The traveler was intelligent and quickly understood Philip's explanation. He had a good teacher, too, and at once wanted to confess Christ. "The eunuch said, Look, here is water. Why shouldn't I be baptized?" He did not propose to be a secret disciple--but desired to make open confession. The moment the vision of Christ is opened to any soul, there should be, first, instant acceptance, and then, at the earliest possible moment, public confession. Some people imagine they can be good Christians without taking an open stand. But confession is a large part of faith. We should wait for nothing. Fuller instruction will come afterwards.
"He went on his way rejoicing." He did not give up his journey and go back among the other Christians because he was now a Christian. He went on the way to his own country, and probably continued in his place as the queen's treasurer. A newborn Christian is not to give up his pursuit in life, because he has given himself to Christ. Of course, if the pursuit is a wicked one--it must be given up; but if one's occupation is right, he is usually to stick to it, carrying Christ with him into it. A carpenter when converted is ordinarily to continue to be a carpenter with Christ.
Another thought suggested here, is that Christ gives joy. Some people think religion would rob them of joy. Certainly it did not have this effect upon this Ethiopian. Life was all changed for him after he had received Christ.

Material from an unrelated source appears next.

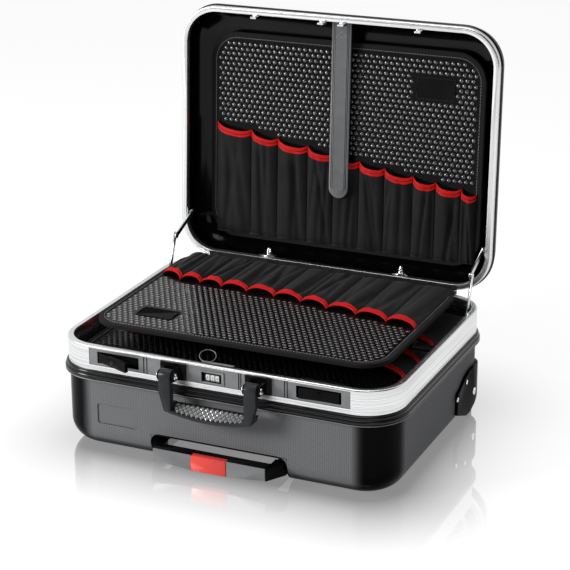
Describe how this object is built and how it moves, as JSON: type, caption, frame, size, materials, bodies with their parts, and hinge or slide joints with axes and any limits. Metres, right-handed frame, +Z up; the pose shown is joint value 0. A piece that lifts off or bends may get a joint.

He went on his way--but his heart was full of song. He was like one of those clocks with a music box hidden in it that plays a sweet tune each time the clock strikes the hour. The clock does not stop to give the music--but keeps ticking on and making music at the same time. The Christian goes on in his work--but while he works his heart sings, and the songs make the way shorter and burdens lighter. At the same time they give cheer to others on whose ears they fall.